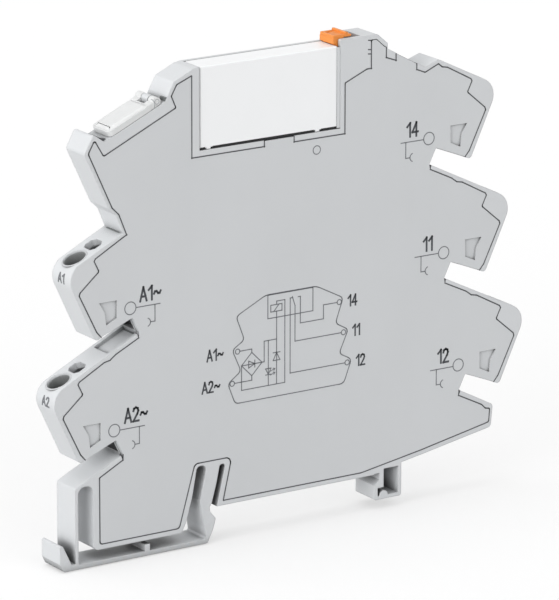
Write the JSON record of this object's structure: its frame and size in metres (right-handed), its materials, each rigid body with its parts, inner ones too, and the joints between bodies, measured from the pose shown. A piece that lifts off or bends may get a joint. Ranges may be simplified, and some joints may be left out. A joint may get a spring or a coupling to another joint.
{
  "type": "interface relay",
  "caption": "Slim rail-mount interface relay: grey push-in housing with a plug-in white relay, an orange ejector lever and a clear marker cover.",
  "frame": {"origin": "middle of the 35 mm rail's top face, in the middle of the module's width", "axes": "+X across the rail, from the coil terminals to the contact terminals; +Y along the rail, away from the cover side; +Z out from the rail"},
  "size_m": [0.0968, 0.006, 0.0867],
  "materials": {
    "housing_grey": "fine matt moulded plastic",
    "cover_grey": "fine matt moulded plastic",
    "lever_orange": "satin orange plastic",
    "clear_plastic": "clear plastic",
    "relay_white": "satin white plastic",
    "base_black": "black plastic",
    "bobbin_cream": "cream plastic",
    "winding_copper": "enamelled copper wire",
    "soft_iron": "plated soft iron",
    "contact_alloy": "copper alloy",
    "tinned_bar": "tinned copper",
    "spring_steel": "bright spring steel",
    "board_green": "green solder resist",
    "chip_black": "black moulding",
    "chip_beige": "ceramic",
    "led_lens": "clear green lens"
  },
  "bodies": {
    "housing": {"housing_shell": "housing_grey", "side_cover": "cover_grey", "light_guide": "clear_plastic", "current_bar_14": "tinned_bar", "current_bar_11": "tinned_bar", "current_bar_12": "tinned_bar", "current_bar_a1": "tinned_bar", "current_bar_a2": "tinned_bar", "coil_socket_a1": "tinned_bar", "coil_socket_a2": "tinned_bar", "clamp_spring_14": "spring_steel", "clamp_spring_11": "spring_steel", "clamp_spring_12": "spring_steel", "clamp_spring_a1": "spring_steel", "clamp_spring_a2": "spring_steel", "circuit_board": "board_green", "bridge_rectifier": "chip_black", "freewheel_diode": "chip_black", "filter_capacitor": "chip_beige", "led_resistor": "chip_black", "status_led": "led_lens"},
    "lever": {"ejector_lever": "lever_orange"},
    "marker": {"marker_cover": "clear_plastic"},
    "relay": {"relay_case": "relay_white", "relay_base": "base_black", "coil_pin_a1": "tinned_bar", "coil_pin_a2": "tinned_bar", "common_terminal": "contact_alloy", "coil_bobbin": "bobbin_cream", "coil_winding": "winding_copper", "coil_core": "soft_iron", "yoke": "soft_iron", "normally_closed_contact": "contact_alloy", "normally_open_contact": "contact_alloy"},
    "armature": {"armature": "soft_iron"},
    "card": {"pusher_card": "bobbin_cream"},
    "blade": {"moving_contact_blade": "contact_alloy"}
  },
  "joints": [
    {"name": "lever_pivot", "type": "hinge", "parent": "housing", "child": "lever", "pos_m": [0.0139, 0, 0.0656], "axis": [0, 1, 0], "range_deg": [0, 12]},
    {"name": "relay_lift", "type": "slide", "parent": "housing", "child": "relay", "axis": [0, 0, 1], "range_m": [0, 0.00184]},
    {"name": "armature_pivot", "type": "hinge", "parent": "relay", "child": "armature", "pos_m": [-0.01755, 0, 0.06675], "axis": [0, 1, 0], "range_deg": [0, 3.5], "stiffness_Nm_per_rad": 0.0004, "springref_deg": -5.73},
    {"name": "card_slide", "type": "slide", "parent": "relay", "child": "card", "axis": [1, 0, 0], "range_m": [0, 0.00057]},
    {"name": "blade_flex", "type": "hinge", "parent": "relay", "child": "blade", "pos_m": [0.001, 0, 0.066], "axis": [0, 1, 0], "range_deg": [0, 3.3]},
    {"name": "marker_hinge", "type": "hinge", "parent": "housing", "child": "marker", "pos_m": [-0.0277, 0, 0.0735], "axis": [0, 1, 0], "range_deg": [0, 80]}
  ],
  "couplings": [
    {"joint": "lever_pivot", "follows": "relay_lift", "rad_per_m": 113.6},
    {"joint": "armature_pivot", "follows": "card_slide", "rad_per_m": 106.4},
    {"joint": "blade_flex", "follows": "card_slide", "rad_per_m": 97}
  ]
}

::::::::::

■ DIRECTIVE
Word for word, write out all of the data above.

■ THE COMPLETED TASK
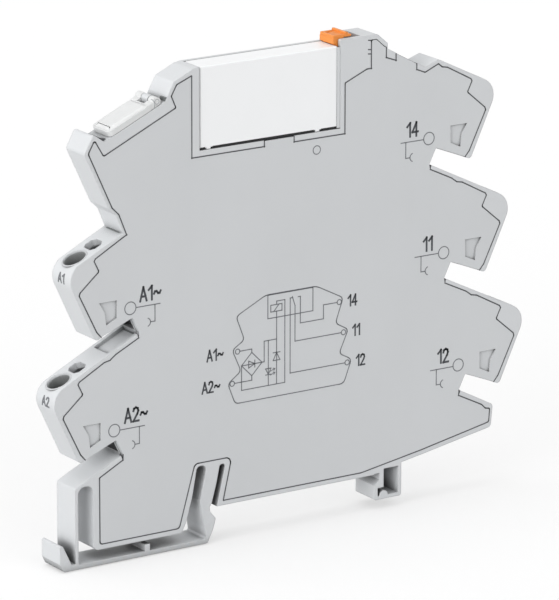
Write the JSON record of this object's structure: its frame and size in metres (right-handed), its materials, each rigid body with its parts, inner ones too, and the joints between bodies, measured from the pose shown. A piece that lifts off or bends may get a joint. Ranges may be simplified, and some joints may be left out. A joint may get a spring or a coupling to another joint.
{
  "type": "interface relay",
  "caption": "Slim rail-mount interface relay: grey push-in housing with a plug-in white relay, an orange ejector lever and a clear marker cover.",
  "frame": {"origin": "middle of the 35 mm rail's top face, in the middle of the module's width", "axes": "+X across the rail, from the coil terminals to the contact terminals; +Y along the rail, away from the cover side; +Z out from the rail"},
  "size_m": [0.0968, 0.006, 0.0867],
  "materials": {
    "housing_grey": "fine matt moulded plastic",
    "cover_grey": "fine matt moulded plastic",
    "lever_orange": "satin orange plastic",
    "clear_plastic": "clear plastic",
    "relay_white": "satin white plastic",
    "base_black": "black plastic",
    "bobbin_cream": "cream plastic",
    "winding_copper": "enamelled copper wire",
    "soft_iron": "plated soft iron",
    "contact_alloy": "copper alloy",
    "tinned_bar": "tinned copper",
    "spring_steel": "bright spring steel",
    "board_green": "green solder resist",
    "chip_black": "black moulding",
    "chip_beige": "ceramic",
    "led_lens": "clear green lens"
  },
  "bodies": {
    "housing": {"housing_shell": "housing_grey", "side_cover": "cover_grey", "light_guide": "clear_plastic", "current_bar_14": "tinned_bar", "current_bar_11": "tinned_bar", "current_bar_12": "tinned_bar", "current_bar_a1": "tinned_bar", "current_bar_a2": "tinned_bar", "coil_socket_a1": "tinned_bar", "coil_socket_a2": "tinned_bar", "clamp_spring_14": "spring_steel", "clamp_spring_11": "spring_steel", "clamp_spring_12": "spring_steel", "clamp_spring_a1": "spring_steel", "clamp_spring_a2": "spring_steel", "circuit_board": "board_green", "bridge_rectifier": "chip_black", "freewheel_diode": "chip_black", "filter_capacitor": "chip_beige", "led_resistor": "chip_black", "status_led": "led_lens"},
    "lever": {"ejector_lever": "lever_orange"},
    "marker": {"marker_cover": "clear_plastic"},
    "relay": {"relay_case": "relay_white", "relay_base": "base_black", "coil_pin_a1": "tinned_bar", "coil_pin_a2": "tinned_bar", "common_terminal": "contact_alloy", "coil_bobbin": "bobbin_cream", "coil_winding": "winding_copper", "coil_core": "soft_iron", "yoke": "soft_iron", "normally_closed_contact": "contact_alloy", "normally_open_contact": "contact_alloy"},
    "armature": {"armature": "soft_iron"},
    "card": {"pusher_card": "bobbin_cream"},
    "blade": {"moving_contact_blade": "contact_alloy"}
  },
  "joints": [
    {"name": "lever_pivot", "type": "hinge", "parent": "housing", "child": "lever", "pos_m": [0.0139, 0, 0.0656], "axis": [0, 1, 0], "range_deg": [0, 12]},
    {"name": "relay_lift", "type": "slide", "parent": "housing", "child": "relay", "axis": [0, 0, 1], "range_m": [0, 0.00184]},
    {"name": "armature_pivot", "type": "hinge", "parent": "relay", "child": "armature", "pos_m": [-0.01755, 0, 0.06675], "axis": [0, 1, 0], "range_deg": [0, 3.5], "stiffness_Nm_per_rad": 0.0004, "springref_deg": -5.73},
    {"name": "card_slide", "type": "slide", "parent": "relay", "child": "card", "axis": [1, 0, 0], "range_m": [0, 0.00057]},
    {"name": "blade_flex", "type": "hinge", "parent": "relay", "child": "blade", "pos_m": [0.001, 0, 0.066], "axis": [0, 1, 0], "range_deg": [0, 3.3]},
    {"name": "marker_hinge", "type": "hinge", "parent": "housing", "child": "marker", "pos_m": [-0.0277, 0, 0.0735], "axis": [0, 1, 0], "range_deg": [0, 80]}
  ],
  "couplings": [
    {"joint": "lever_pivot", "follows": "relay_lift", "rad_per_m": 113.6},
    {"joint": "armature_pivot", "follows": "card_slide", "rad_per_m": 106.4},
    {"joint": "blade_flex", "follows": "card_slide", "rad_per_m": 97}
  ]
}